(Updates with CEO comments from sixth paragraph.)
Jan. 22 (Bloomberg) -- Alstom SA, the French maker of power equipment and high-speed trains, reported a 3 percent increase in its fiscal third-quarter orders and said demand will remain “strong” in the current period.
Orders in the three months ended Dec. 31 climbed to 5.05 billion euros ($6.74 billion) from 4.89 billion euros a year earlier, the company, based in the Paris suburb of Levallois- Perret, said today. That’s in line with the 5.06 billion-euro average of five analyst estimates collected by Bloomberg. Revenue rose 1 percent to 4.92 billion euros, lagging behind the 5.15 billion euro estimate.
Emerging markets remain buoyant across all areas of Alstom’s business, with a large number of train orders supporting European operations, Chief Executive Officer Patrick Kron said in the statement. As a result, revenue will probably increase by more than 5 percent annually through March 2015, offsetting a slowdown in power-generator demand in some Western nations, Alstom reiterated today. It stood by forecasts for improving margins and cash flow.
“Sales are a bit light but the outlook for the fourth- quarter is somewhat reassuring,” said Gael de Bray, an analyst at Societe Generale in Paris. “For the whole year, we’ll have a positive free cash flow. The deleveraging process will continue, so I imagine that the re-rating that has started several months ago will continue.”
Alstom shares rose as much as 1.6 percent to 32.37 euros, and were up 1.1 percent to 32.22 euros as of 1:03 p.m. in Paris, giving it a market value of 9.9 billion euros.
Order trends point to a robust end to the year, Kron said on a conference call. The target for a 5 percent increase in annual sales this year “isn’t the easiest part of the guidance” as markets remain “difficult,” the CEO said.
“Thanks to our current dynamic commercial activity, we expect order intake to be strong in the fourth quarter with sales continuing their recovery,” Kron said. The pipeline remains active and “larger tickets” for thermal power equipment may be booked in the fourth quarter, the CEO said.
Kron reiterated his target to win orders for about 14 gas turbines in the fiscal year ending in March after booking eight in the first nine months. The gas turbine market “isn’t great,” he said.

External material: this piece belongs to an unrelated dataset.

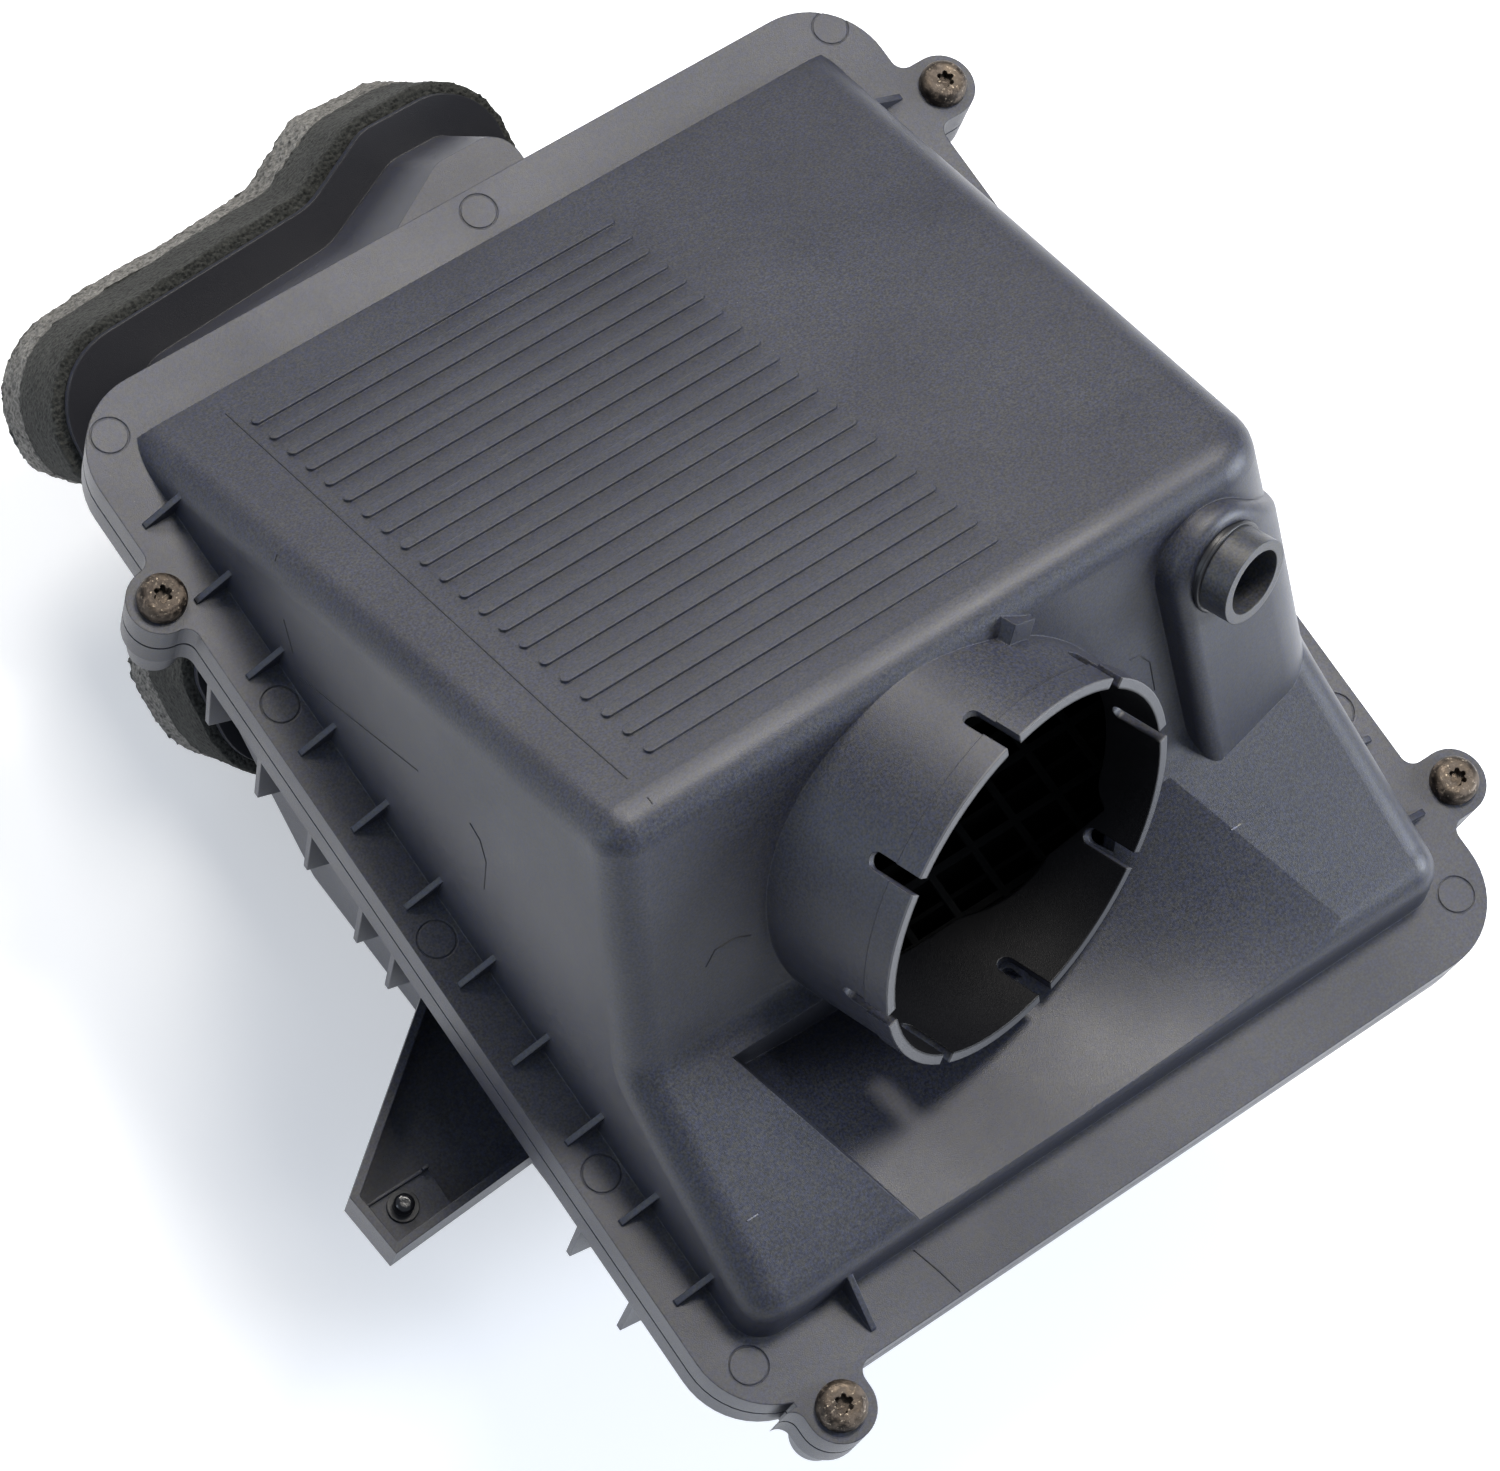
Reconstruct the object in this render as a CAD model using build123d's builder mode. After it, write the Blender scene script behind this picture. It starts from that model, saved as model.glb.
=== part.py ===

Orders for thermal-power equipment and services fell 13 percent to 1.62 billion euros in the third quarter due to the lack of turnkey contracts, Alstom said.
The speed of Alstom’s discussion with Shanghai Electric Group Co. to form a joint venture to sell boilers for coal-fired plants is disappointing, Kron said. The tentative agreement may be signed “in a couple of months” or may fall apart, he said.
In renewable-power equipment such as hydroelectric and wind turbines, orders almost doubled in the period to 616 million euros, Alstom said. Orders for transport equipment climbed 12 percent to 1.72 billion euros. Power-transmission systems orders fell 6 percent to 1.09 billion euros, and sales fell 12 percent, partly because of “customer-related project delays” mainly in India, the French company said. Alstom will have a “good” fourth quarter in grids, Kron said.
The company continues to work on a number of “small to medium-sized” acquisition projects, “with no big shootings expected in the months to come,” Kron said. “Our financial room for maneuver isn’t absolutely astronomic.”
Free cash flow should be positive in the second half and in each of the three fiscal years through 2015, the company repeated. This follows a cumulative outflow of almost 1.1 billion euros in the past two fiscal years as Alstom cut jobs in Europe and the U.S., developed new products, and invested in plants and partnerships in faster-growing countries such as India, Russia and China.
Moody’s Investors Service cut Alstom’s long-term credit rating by one level in 2012 to Baa2, the second-lowest investment grade, and said there’s the possibility of another reduction because of “material negative trends in working- capital levels.” Standard & Poor’s also has a negative outlook on Alstom’s BBB rating.
The company’s operating margin is likely to gradually improve to about 8 percent of sales in the fiscal year ending in 2015 from 7.1 percent in the year ended March 2012, Alstom reiterated today.
Alstom ranks behind Fairfield, Connecticut-based General Electric Co. and Munich-based Siemens AG in the power-equipment industry. The French company also competes with companies such as Siemens and Canada’s Bombardier Inc. on train and metro cars, and with Siemens and ABB Ltd. in power-transmission gear.